##### Given material #####

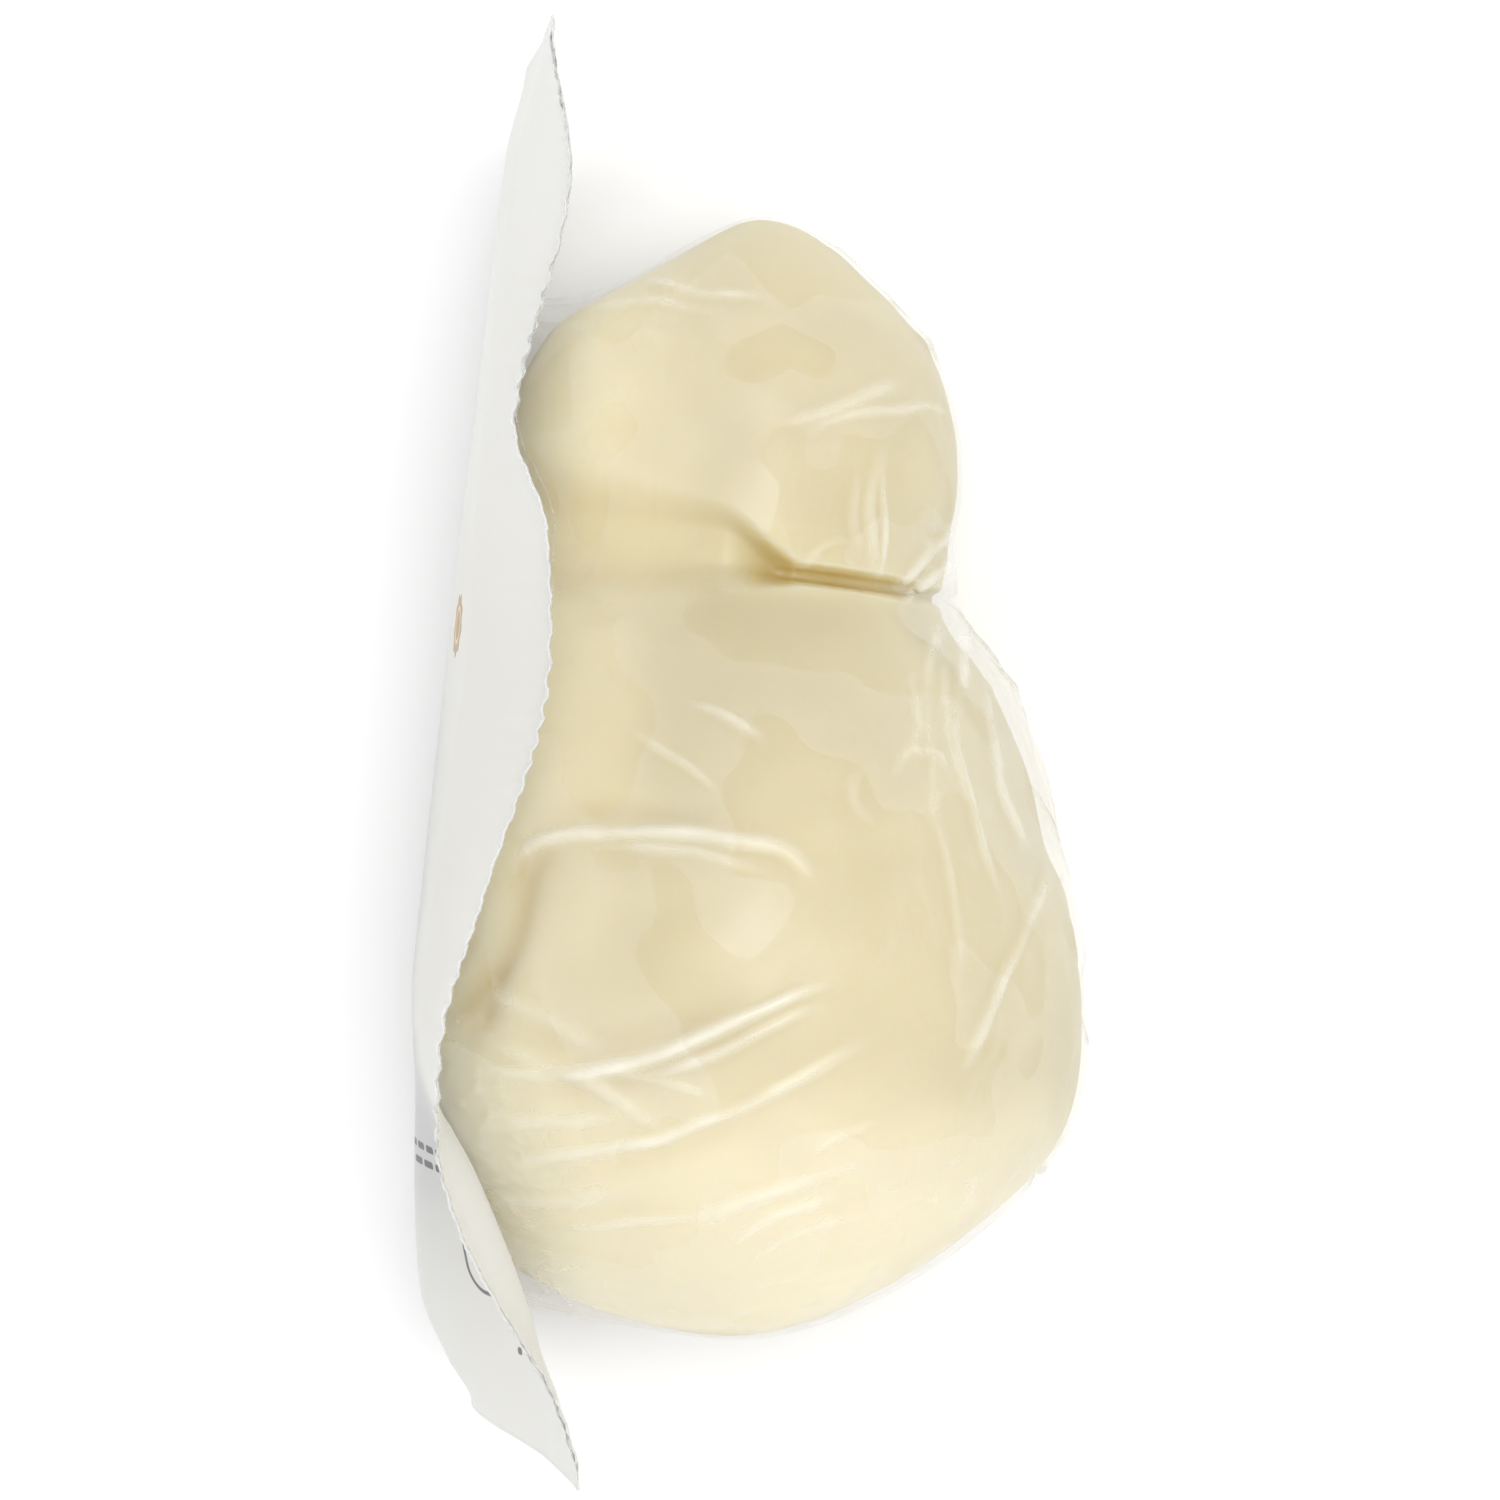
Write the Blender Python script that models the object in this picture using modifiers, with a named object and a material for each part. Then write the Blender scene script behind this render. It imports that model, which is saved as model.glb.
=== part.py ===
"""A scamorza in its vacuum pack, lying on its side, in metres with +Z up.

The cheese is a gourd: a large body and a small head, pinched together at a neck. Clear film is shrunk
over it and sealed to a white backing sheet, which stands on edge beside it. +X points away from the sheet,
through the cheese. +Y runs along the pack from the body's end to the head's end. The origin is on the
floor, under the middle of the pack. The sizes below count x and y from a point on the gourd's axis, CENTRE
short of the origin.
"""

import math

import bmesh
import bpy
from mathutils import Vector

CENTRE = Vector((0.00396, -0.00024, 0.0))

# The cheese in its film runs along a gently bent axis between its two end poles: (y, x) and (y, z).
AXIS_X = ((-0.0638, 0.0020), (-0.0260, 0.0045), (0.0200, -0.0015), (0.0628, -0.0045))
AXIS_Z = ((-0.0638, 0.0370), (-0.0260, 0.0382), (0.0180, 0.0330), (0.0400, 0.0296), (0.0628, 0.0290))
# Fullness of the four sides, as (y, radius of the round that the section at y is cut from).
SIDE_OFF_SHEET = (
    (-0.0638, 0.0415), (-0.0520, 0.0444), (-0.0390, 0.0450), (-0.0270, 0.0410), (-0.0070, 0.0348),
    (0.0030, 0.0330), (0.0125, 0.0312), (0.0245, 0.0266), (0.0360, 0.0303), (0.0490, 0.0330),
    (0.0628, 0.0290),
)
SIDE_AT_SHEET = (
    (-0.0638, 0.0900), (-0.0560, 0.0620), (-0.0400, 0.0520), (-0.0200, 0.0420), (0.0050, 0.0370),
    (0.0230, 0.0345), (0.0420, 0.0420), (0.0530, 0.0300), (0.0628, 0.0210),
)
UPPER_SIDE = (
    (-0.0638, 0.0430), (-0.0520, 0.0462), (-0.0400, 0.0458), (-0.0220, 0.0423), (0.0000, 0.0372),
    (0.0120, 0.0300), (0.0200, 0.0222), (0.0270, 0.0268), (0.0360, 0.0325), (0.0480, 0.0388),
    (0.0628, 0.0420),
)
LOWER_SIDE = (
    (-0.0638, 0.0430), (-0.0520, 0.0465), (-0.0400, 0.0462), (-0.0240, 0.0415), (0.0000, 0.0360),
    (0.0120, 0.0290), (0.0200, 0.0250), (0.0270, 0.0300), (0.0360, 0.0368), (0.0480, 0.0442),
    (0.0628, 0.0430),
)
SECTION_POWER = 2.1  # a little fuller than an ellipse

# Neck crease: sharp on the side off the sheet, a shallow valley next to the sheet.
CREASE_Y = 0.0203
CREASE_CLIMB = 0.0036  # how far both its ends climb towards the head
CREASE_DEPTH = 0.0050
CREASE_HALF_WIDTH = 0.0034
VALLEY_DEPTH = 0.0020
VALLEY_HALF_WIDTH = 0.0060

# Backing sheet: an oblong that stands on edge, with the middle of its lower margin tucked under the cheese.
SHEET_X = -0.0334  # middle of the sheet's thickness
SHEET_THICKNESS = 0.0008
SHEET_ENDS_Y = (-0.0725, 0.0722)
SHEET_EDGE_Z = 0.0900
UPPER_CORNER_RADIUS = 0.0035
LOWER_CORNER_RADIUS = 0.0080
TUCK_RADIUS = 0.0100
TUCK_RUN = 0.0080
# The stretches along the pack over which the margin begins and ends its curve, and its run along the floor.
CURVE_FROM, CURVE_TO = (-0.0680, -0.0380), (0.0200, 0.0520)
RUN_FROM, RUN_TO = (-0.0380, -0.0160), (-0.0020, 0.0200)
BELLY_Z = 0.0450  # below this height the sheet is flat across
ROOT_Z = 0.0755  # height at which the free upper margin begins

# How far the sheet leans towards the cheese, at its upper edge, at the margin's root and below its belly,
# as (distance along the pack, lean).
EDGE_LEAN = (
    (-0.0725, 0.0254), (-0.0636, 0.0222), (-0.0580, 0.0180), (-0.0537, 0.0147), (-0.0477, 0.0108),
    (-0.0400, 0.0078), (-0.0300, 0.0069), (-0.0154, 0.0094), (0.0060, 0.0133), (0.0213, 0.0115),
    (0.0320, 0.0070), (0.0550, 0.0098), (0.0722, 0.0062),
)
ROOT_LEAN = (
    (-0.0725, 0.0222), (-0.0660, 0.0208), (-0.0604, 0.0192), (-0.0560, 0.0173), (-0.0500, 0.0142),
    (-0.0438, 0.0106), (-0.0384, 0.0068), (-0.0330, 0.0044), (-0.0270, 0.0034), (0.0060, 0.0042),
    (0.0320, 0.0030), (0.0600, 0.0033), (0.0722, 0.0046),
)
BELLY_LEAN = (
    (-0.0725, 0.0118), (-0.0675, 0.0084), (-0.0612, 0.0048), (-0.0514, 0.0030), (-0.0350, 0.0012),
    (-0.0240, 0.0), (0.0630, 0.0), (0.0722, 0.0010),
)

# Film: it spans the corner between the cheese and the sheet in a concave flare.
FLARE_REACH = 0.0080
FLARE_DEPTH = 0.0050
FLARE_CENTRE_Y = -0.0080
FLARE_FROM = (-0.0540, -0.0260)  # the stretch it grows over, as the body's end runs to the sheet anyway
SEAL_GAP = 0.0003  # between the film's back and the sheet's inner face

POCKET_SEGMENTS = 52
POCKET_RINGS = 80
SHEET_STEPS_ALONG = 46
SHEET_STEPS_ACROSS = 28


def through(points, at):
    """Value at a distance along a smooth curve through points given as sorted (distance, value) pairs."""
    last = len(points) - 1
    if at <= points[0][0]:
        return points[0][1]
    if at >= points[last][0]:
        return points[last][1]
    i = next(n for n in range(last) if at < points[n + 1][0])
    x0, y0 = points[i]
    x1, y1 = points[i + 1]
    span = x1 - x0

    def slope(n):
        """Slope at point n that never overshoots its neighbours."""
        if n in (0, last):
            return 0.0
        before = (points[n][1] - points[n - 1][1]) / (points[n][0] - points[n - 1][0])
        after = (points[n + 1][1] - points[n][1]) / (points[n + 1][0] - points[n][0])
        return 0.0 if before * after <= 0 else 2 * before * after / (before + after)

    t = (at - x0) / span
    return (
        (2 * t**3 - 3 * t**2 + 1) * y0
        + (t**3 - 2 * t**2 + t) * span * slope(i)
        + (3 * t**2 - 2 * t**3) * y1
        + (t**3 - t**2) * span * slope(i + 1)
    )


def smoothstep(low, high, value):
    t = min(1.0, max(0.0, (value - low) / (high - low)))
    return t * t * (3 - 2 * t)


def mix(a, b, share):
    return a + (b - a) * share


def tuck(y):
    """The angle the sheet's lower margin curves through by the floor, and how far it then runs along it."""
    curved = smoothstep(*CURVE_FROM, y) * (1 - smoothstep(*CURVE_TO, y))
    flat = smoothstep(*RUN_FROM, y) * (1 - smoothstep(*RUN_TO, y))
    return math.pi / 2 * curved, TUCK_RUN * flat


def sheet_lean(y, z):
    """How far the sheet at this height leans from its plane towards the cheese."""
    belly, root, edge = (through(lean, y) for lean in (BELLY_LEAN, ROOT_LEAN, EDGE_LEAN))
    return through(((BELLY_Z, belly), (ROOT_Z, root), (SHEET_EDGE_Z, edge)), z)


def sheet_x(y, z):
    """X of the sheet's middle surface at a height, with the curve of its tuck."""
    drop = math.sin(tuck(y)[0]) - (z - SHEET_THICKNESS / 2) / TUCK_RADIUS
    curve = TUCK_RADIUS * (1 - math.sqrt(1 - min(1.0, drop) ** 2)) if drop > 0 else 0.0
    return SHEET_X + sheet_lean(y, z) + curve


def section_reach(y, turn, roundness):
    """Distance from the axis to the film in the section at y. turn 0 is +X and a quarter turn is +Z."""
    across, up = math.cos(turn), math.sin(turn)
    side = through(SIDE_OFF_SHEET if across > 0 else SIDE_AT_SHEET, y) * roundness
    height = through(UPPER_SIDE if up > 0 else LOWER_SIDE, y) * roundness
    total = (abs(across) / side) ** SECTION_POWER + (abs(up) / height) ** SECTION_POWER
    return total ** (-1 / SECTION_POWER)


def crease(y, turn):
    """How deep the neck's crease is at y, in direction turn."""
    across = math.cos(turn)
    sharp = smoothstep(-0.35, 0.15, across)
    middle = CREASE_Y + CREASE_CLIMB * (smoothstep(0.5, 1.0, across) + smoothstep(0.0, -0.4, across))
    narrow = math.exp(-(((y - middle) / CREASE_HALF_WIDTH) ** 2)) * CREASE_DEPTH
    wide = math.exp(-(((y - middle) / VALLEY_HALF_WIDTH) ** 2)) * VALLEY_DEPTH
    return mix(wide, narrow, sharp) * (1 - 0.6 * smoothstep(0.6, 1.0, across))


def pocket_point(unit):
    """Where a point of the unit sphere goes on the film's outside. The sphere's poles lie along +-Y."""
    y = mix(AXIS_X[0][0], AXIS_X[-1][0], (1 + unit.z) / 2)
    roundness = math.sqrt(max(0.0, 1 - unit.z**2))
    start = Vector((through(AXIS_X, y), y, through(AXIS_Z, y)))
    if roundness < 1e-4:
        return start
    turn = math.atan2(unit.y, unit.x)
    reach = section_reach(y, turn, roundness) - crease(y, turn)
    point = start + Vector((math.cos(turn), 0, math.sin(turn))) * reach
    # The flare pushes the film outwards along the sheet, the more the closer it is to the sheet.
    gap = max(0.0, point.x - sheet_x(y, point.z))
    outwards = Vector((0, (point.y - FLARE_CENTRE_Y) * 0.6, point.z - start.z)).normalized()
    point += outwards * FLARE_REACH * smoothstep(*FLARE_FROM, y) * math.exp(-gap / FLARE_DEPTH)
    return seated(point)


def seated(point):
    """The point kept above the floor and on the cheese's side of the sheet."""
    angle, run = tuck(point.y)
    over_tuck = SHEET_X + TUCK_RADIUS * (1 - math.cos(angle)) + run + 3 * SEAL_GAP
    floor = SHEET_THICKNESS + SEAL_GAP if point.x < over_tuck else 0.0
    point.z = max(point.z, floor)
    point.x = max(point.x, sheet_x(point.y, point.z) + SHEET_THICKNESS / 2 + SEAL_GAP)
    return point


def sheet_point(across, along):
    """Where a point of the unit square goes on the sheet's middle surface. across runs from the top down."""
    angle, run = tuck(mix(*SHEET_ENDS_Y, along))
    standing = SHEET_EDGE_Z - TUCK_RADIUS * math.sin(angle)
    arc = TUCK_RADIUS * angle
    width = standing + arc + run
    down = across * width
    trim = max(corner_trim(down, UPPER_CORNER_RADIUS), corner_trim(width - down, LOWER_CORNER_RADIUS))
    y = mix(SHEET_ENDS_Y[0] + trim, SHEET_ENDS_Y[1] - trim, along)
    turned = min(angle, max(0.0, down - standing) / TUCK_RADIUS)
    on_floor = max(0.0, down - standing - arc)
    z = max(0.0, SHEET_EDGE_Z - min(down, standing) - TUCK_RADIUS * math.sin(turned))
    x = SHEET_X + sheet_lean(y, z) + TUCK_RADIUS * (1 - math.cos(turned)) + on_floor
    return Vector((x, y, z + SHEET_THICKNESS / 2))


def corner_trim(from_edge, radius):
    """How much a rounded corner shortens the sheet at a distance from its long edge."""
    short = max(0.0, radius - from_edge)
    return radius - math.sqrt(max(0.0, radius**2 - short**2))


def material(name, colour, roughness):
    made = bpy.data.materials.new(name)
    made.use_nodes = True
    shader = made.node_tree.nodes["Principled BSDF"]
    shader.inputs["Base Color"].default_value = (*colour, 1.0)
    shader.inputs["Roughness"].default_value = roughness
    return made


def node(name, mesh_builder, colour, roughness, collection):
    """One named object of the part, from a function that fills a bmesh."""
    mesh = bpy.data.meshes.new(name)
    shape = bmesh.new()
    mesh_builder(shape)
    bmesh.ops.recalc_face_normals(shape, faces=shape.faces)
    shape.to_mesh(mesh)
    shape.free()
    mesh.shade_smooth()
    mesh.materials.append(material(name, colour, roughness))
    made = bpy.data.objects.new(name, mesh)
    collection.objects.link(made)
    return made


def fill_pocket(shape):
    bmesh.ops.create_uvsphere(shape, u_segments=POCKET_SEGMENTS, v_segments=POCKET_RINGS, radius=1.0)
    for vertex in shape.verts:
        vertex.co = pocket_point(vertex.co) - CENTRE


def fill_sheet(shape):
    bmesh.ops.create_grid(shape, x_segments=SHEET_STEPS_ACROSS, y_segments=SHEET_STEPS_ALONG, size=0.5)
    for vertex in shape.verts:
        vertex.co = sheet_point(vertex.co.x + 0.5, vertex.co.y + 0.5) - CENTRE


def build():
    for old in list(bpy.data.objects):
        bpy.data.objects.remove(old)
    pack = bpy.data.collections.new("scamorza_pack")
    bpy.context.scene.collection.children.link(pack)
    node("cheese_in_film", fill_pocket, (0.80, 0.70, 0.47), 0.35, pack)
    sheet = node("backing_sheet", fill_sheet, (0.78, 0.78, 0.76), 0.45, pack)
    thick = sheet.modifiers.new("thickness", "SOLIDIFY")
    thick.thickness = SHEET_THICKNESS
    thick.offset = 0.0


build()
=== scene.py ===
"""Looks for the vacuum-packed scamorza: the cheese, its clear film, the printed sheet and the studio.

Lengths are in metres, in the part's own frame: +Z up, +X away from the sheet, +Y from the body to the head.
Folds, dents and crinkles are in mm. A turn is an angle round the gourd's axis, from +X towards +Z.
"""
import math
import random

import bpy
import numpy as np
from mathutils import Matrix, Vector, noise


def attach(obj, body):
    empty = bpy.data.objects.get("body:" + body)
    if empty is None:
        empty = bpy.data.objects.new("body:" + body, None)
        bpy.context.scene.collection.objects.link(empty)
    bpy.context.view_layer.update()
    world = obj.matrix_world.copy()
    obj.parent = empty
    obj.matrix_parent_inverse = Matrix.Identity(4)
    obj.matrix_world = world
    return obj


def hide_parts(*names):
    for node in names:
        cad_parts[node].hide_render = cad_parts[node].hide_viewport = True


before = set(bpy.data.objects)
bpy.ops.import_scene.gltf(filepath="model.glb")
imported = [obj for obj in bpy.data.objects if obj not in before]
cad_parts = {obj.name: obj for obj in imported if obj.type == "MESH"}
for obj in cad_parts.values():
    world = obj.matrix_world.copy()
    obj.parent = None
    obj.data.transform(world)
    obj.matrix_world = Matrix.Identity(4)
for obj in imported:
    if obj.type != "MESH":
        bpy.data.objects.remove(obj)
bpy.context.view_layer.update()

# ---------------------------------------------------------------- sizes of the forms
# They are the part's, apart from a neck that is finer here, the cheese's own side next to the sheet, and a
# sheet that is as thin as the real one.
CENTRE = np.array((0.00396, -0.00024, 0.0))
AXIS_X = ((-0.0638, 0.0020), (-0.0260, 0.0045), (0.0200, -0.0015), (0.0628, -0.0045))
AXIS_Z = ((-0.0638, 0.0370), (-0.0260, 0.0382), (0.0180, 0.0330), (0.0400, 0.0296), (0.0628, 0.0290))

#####

▶ **Required work**
Start at the line with "0.76), 0.45, pack)" and stop after the line with "import numpy as np". Repeat exactly the lines in that range.

▶ **Exercise output**
    sheet = node("backing_sheet", fill_sheet, (0.78, 0.78, 0.76), 0.45, pack)
    thick = sheet.modifiers.new("thickness", "SOLIDIFY")
    thick.thickness = SHEET_THICKNESS
    thick.offset = 0.0


build()
=== scene.py ===
"""Looks for the vacuum-packed scamorza: the cheese, its clear film, the printed sheet and the studio.

Lengths are in metres, in the part's own frame: +Z up, +X away from the sheet, +Y from the body to the head.
Folds, dents and crinkles are in mm. A turn is an angle round the gourd's axis, from +X towards +Z.
"""
import math
import random

import bpy
import numpy as np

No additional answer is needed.